### What you are asked to do
Only a number is expected: how many lines in the data below contain the word "handed".

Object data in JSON
*-*-*

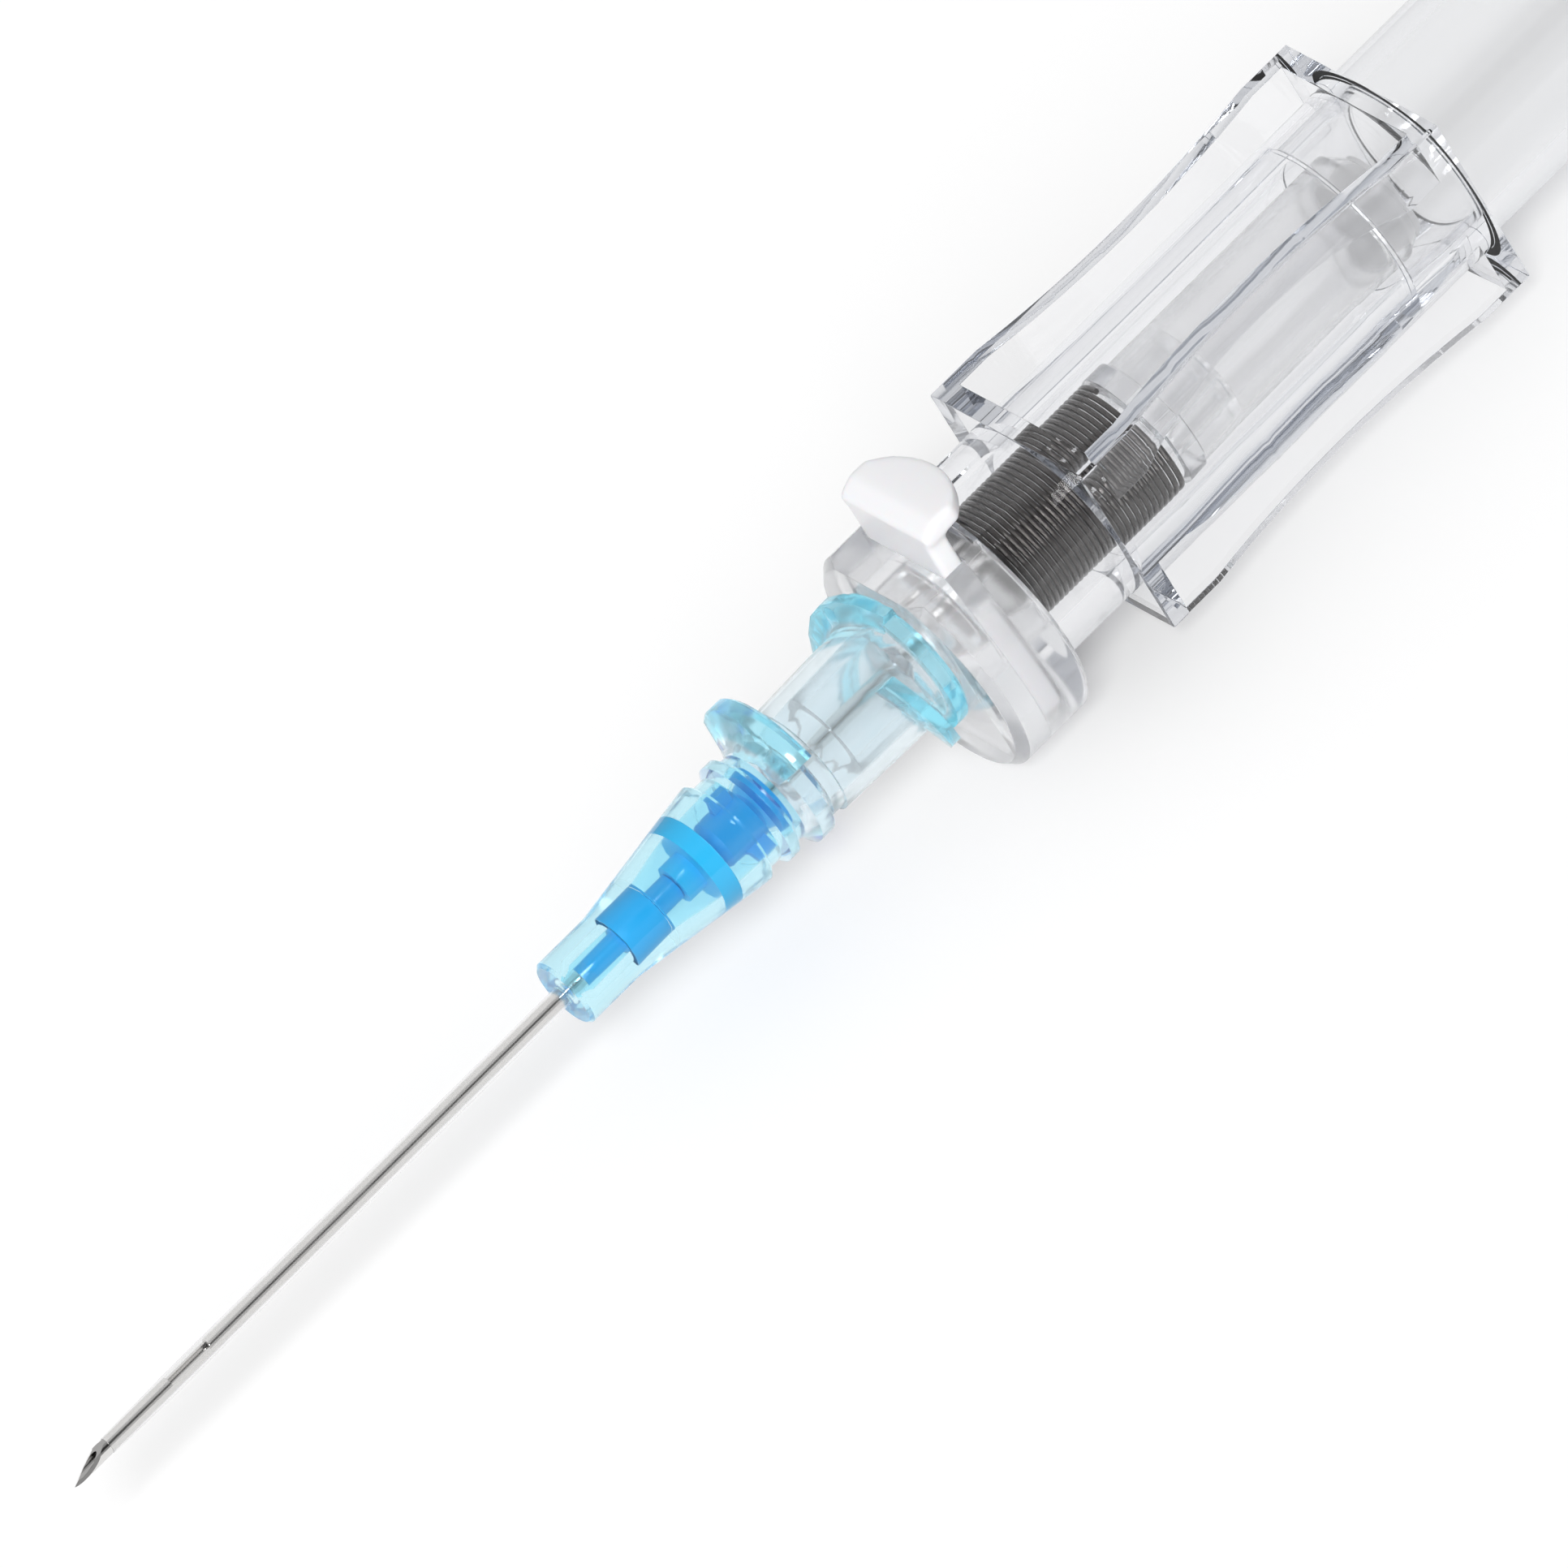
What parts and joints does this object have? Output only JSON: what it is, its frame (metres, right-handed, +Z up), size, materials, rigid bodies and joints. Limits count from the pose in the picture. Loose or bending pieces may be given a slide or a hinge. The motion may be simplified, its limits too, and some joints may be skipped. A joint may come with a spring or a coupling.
{
  "type": "iv cannula",
  "caption": "Shielded intravenous catheter: bevelled needle in a blue luer hub, white release button, clear grip with a spring, and a barrel that takes the needle back.",
  "frame": {"origin": "on the surface that the object lies on, under the middle of its length and width", "axes": "+X along the needle's axis towards the tail, +Z up through the button and the bevel, +Y to the side"},
  "size_m": [0.1259, 0.0112, 0.0126],
  "materials": {
    "needle_steel": "bright drawn steel",
    "tube_plastic": "smooth, slightly cloudy",
    "ferrule_blue": "smooth moulded",
    "hub_blue": "translucent moulded",
    "septum_blue": "soft, satin",
    "actuator_blue": "smooth moulded",
    "carrier_clear": "clear moulded",
    "glue_clear": "clear, glossy",
    "chamber_clear": "clear, slightly frosted",
    "vent_white": "porous, matt",
    "spring_steel": "drawn wire",
    "grip_clear": "clear moulded",
    "button_white": "smooth moulded, soft gloss",
    "barrel_clear": "clear moulded",
    "cap_clear": "clear moulded"
  },
  "bodies": {
    "housing": {"grip": "grip_clear", "barrel": "barrel_clear", "end_cap": "cap_clear", "spring": "spring_steel"},
    "catheter": {"catheter_hub": "hub_blue", "catheter_tube": "tube_plastic", "tube_ferrule": "ferrule_blue", "valve_septum": "septum_blue"},
    "valve": {"valve_actuator": "actuator_blue"},
    "button": {"button": "button_white"},
    "needle_carrier": {"needle": "needle_steel", "needle_hub": "carrier_clear", "needle_glue": "glue_clear", "flash_chamber": "chamber_clear", "vent_plug": "vent_white"}
  },
  "joints": [
    {"name": "catheter_slide", "type": "slide", "parent": "housing", "child": "catheter", "axis": [-1, 0, 0], "range_m": [0, 0.05]},
    {"name": "valve_push", "type": "slide", "parent": "catheter", "child": "valve", "axis": [-1, 0, 0], "range_m": [0, 0.0012], "deforming": ["valve_septum"]},
    {"name": "button_press", "type": "slide", "parent": "housing", "child": "button", "axis": [0, 0, -1], "range_m": [0, 0.0009]},
    {"name": "needle_retraction", "type": "slide", "parent": "housing", "child": "needle_carrier", "axis": [1, 0, 0], "range_m": [0, 0.05], "deforming": ["spring"]}
  ]
}
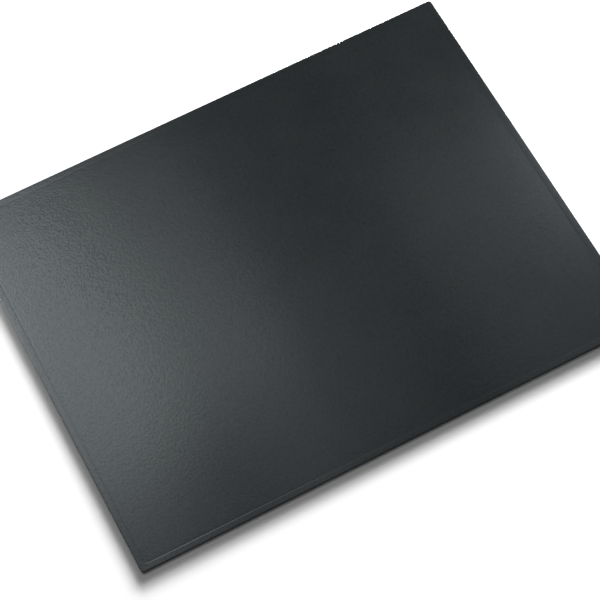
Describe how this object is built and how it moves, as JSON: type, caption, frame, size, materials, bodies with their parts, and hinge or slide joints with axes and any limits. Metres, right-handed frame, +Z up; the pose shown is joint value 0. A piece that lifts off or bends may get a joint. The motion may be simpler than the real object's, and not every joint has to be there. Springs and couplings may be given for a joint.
{
  "type": "desk mat",
  "caption": "Thin rectangular padded desk mat with a grained writing surface, a pressed border line just inside its raised rim, rolled edges, small rounded corners and a non-slip underside.",
  "frame": {"origin": "middle of the underside, on the desk", "axes": "+X along the long side, +Y from the user towards the back of the desk, +Z up out of the writing surface"},
  "size_m": [0.65, 0.52, 0.003],
  "materials": {
    "cover_film": "satin",
    "foam": "matte",
    "fleece": "matte",
    "base_sheet": "matte"
  },
  "bodies": {
    "root": {"grained_cover_film": "cover_film", "foam_core": "foam", "stabilising_fleece": "fleece", "non_slip_base_sheet": "base_sheet"}
  },
  "joints": []
}
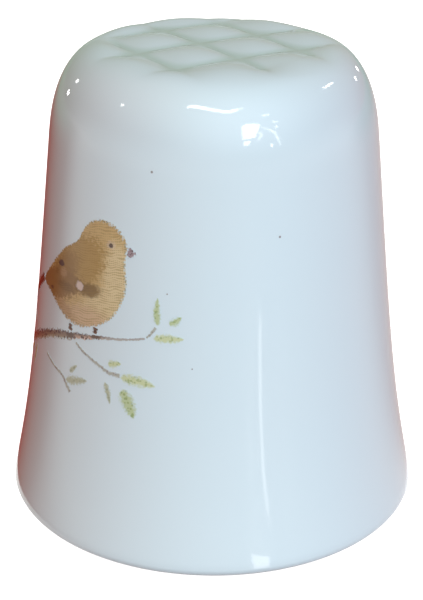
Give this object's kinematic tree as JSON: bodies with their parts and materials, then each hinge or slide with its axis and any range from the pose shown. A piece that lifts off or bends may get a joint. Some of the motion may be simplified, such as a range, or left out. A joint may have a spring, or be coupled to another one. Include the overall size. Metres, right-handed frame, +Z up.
{
  "type": "porcelain thimble",
  "caption": "Glazed porcelain thimble with a flared rim, a waffle-dimpled crown and an enamel print of a bird on a leafy branch.",
  "frame": {"origin": "centre of the foot ring, on the surface the thimble stands on", "axes": "+Z up through the crown, -Y towards the viewer who faces the printed bird, +X to that viewer's right"},
  "size_m": [0.0236, 0.0236, 0.0263],
  "materials": {
    "glazed_porcelain": "glossy clear glaze over white porcelain, bare matte foot ring",
    "tan_enamel": "overglaze printed enamel, golden tan, fine dot screen",
    "dark_enamel": "overglaze printed enamel, dark brown",
    "brown_enamel": "overglaze printed enamel, bark brown, fine dot screen",
    "leaf_green_enamel": "overglaze printed enamel, yellow green, fine dot screen",
    "olive_enamel": "overglaze printed enamel, grey olive, fine dot screen"
  },
  "bodies": {
    "root": {"porcelain_body": "glazed_porcelain", "beak_print": "dark_enamel", "bird_print": "tan_enamel", "branch_print": "brown_enamel", "leaf_print_01": "leaf_green_enamel", "leaf_print_02": "leaf_green_enamel", "leaf_print_03": "leaf_green_enamel", "leaf_print_04": "leaf_green_enamel", "leaf_print_05": "leaf_green_enamel", "leaf_print_06": "olive_enamel", "leaf_print_07": "leaf_green_enamel", "leaf_print_08": "olive_enamel", "leaf_print_09": "olive_enamel", "leaf_print_10": "leaf_green_enamel", "leaf_print_11": "leaf_green_enamel", "leaf_print_12": "olive_enamel", "left_foot_print": "dark_enamel", "left_twig_print": "brown_enamel", "right_foot_print": "dark_enamel", "right_twig_print": "brown_enamel", "tail_print": "dark_enamel", "tip_twig_print": "brown_enamel"}
  },
  "joints": []
}
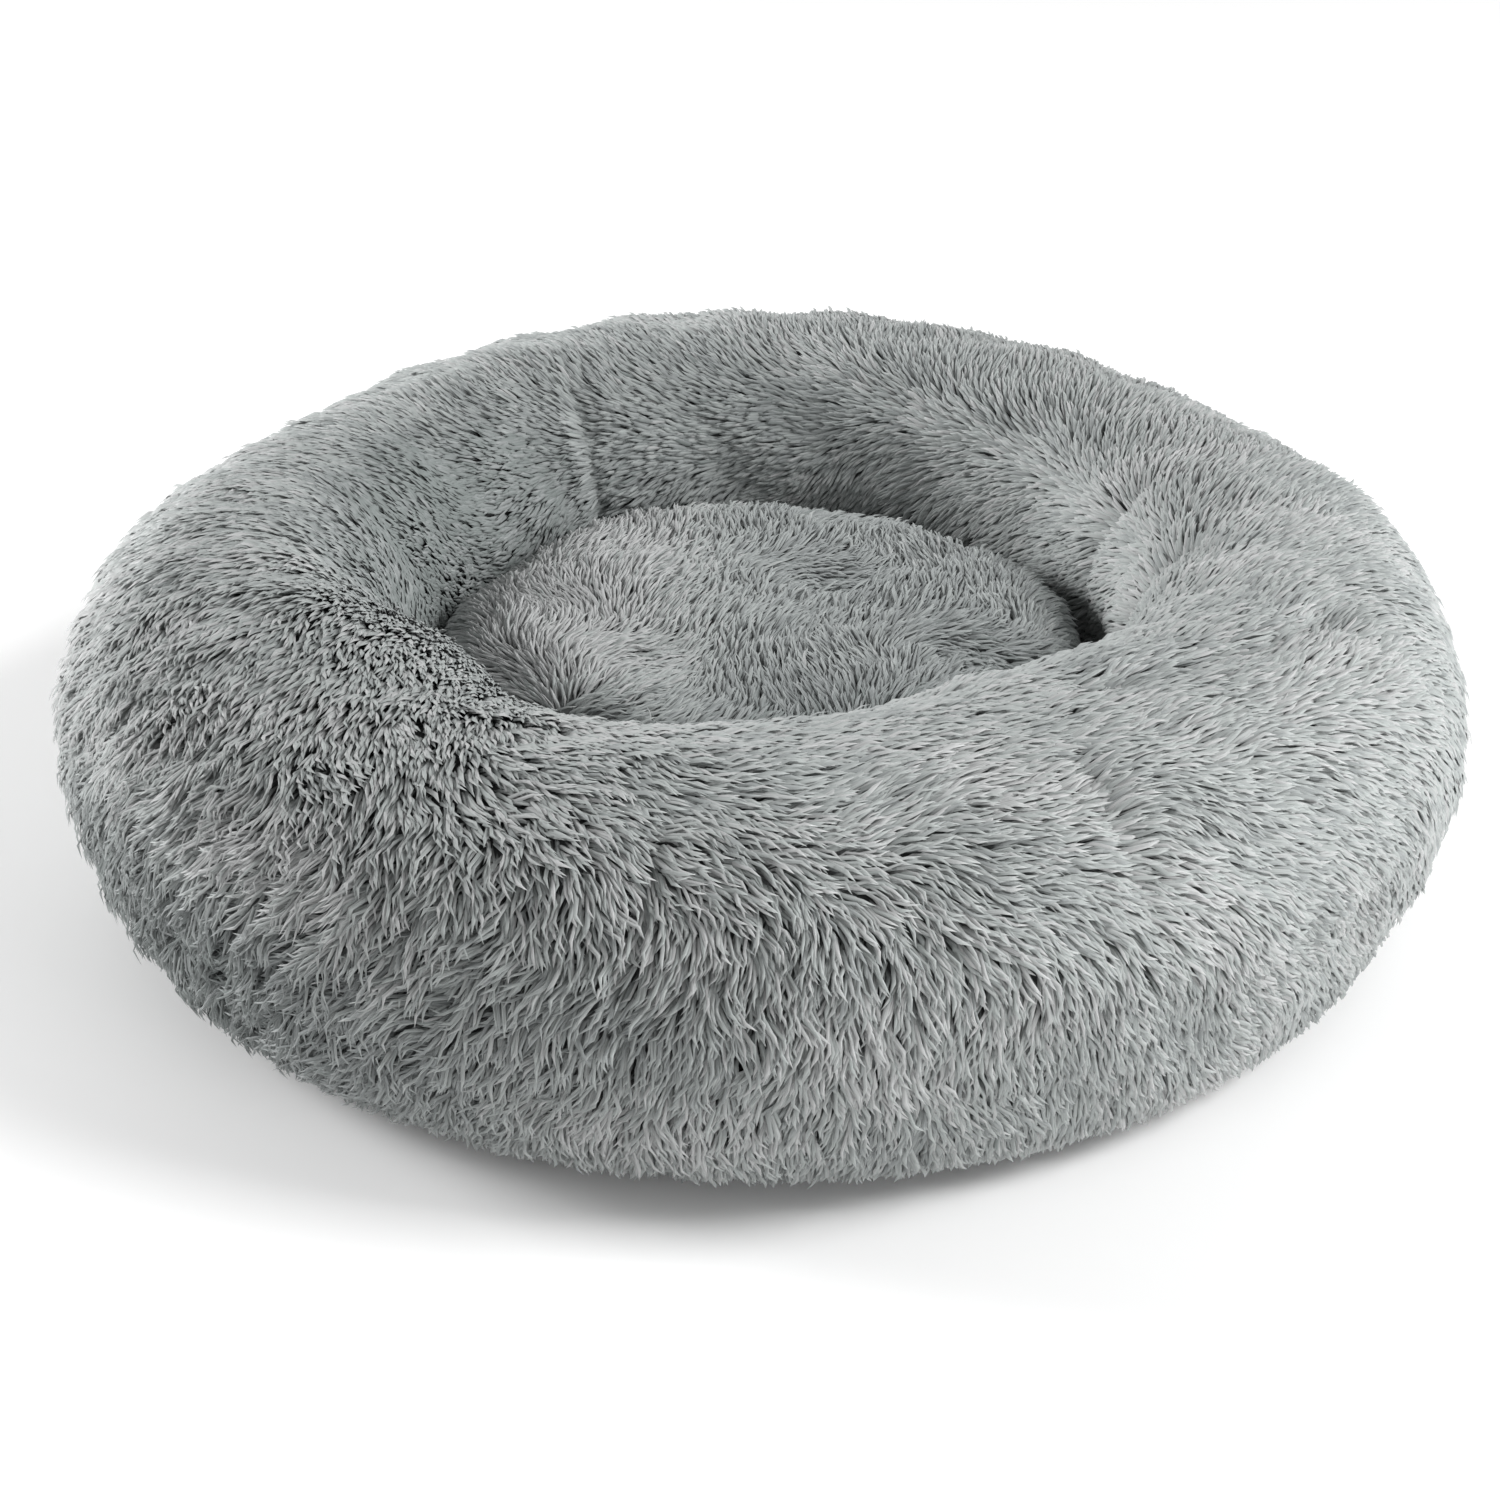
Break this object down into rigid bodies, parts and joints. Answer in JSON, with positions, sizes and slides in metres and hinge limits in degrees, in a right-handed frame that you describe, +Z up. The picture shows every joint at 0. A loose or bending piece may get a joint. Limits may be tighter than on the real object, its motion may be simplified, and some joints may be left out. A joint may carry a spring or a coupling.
{
  "type": "round pet cushion bed",
  "caption": "Round plush pet bed: a fat ring bolster round a puffed floor cushion, with a removable fur cover, non-slip base and a curved zip underneath.",
  "frame": {"origin": "centre of the underside, on the floor", "axes": "+Z up, -Y towards the front of the bed, +X to the right as seen from the front"},
  "size_m": [0.8, 0.8, 0.2],
  "materials": {
    "plush": "long-pile faux fur, cool grey, matte",
    "nonwoven": "thin white non-woven cloth",
    "fibre": "white polyester fibre filling",
    "oxford": "coated black Oxford weave with non-slip dots",
    "ribbon": "plain white satin ribbon, blank",
    "tape": "dark grey woven zip tape",
    "coil": "dark grey nylon coil",
    "metal": "nickel-plated zinc, satin"
  },
  "bodies": {
    "bed": {"ring_fur_left": "plush", "ring_fur_right": "plush", "floor_fur": "plush", "ring_bag": "nonwoven", "ring_fibre": "fibre", "floor_bag": "nonwoven", "floor_fibre": "fibre", "base_panel": "oxford", "care_label": "ribbon", "zip_tape_inner": "tape", "zip_tape_outer": "tape", "zip_coil_inner": "coil", "zip_coil_outer": "coil", "zip_top_stop_inner": "metal", "zip_top_stop_outer": "metal", "zip_bottom_stop": "metal"},
    "slider": {"zip_slider": "metal"},
    "pull": {"zip_pull": "metal"}
  },
  "joints": [
    {"name": "zip_travel", "type": "hinge", "parent": "bed", "child": "slider", "pos_m": [0, 0, 0], "axis": [0, 0, 1], "range_deg": [0, 136]},
    {"name": "pull_swing", "type": "hinge", "parent": "slider", "child": "pull", "pos_m": [0.32556, 0.13286, 0.00882], "axis": [-0.8596, -0.3508, -0.3714], "range_deg": [0, 170]}
  ]
}
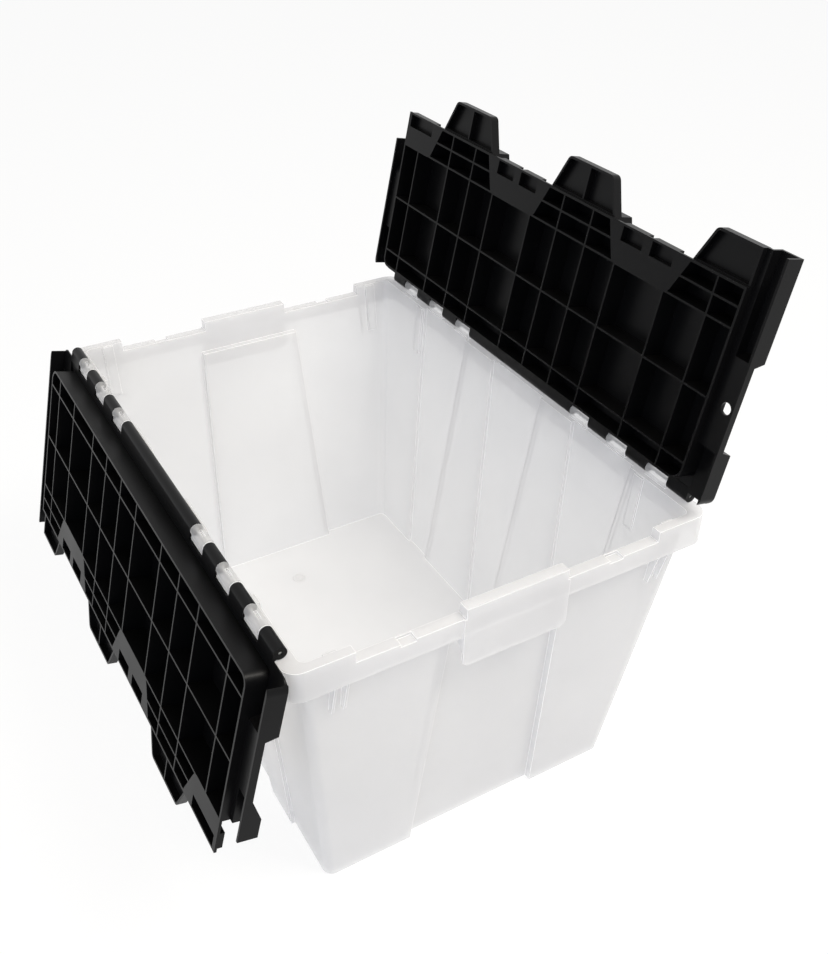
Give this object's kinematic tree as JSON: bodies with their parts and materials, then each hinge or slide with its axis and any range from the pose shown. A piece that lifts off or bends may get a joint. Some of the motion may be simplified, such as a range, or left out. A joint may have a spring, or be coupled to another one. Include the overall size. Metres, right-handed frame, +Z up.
{
  "type": "attached lid storage tote",
  "caption": "Open tapered storage tote of clear moulded plastic with two black hinged lids whose tongues interlock when shut.",
  "frame": {"origin": "middle of the underside of the base", "axes": "+Z up, Y along the two hinges (longest side), X across the tote from the left lid to the right lid"},
  "size_m": [0.4902, 0.55, 0.5321],
  "materials": {
    "clear_plastic": "milky translucent, satin",
    "black_plastic": "satin moulded",
    "wire_steel": "drawn wire"
  },
  "bodies": {
    "tote_body": {"tote": "clear_plastic", "hinge_wire_left": "wire_steel", "hinge_wire_right": "wire_steel"},
    "left_lid": {"lid_left": "black_plastic"},
    "right_lid": {"lid_right": "black_plastic"}
  },
  "joints": [
    {"name": "left_lid_hinge", "type": "hinge", "parent": "tote_body", "child": "left_lid", "pos_m": [-0.188, 0, 0.3144], "axis": [0, -1, 0], "range_deg": [-256, 0]},
    {"name": "right_lid_hinge", "type": "hinge", "parent": "tote_body", "child": "right_lid", "pos_m": [0.188, 0, 0.3144], "axis": [0, 1, 0], "range_deg": [-101.8, 154.2]}
  ]
}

*-*-*

### Full solution
5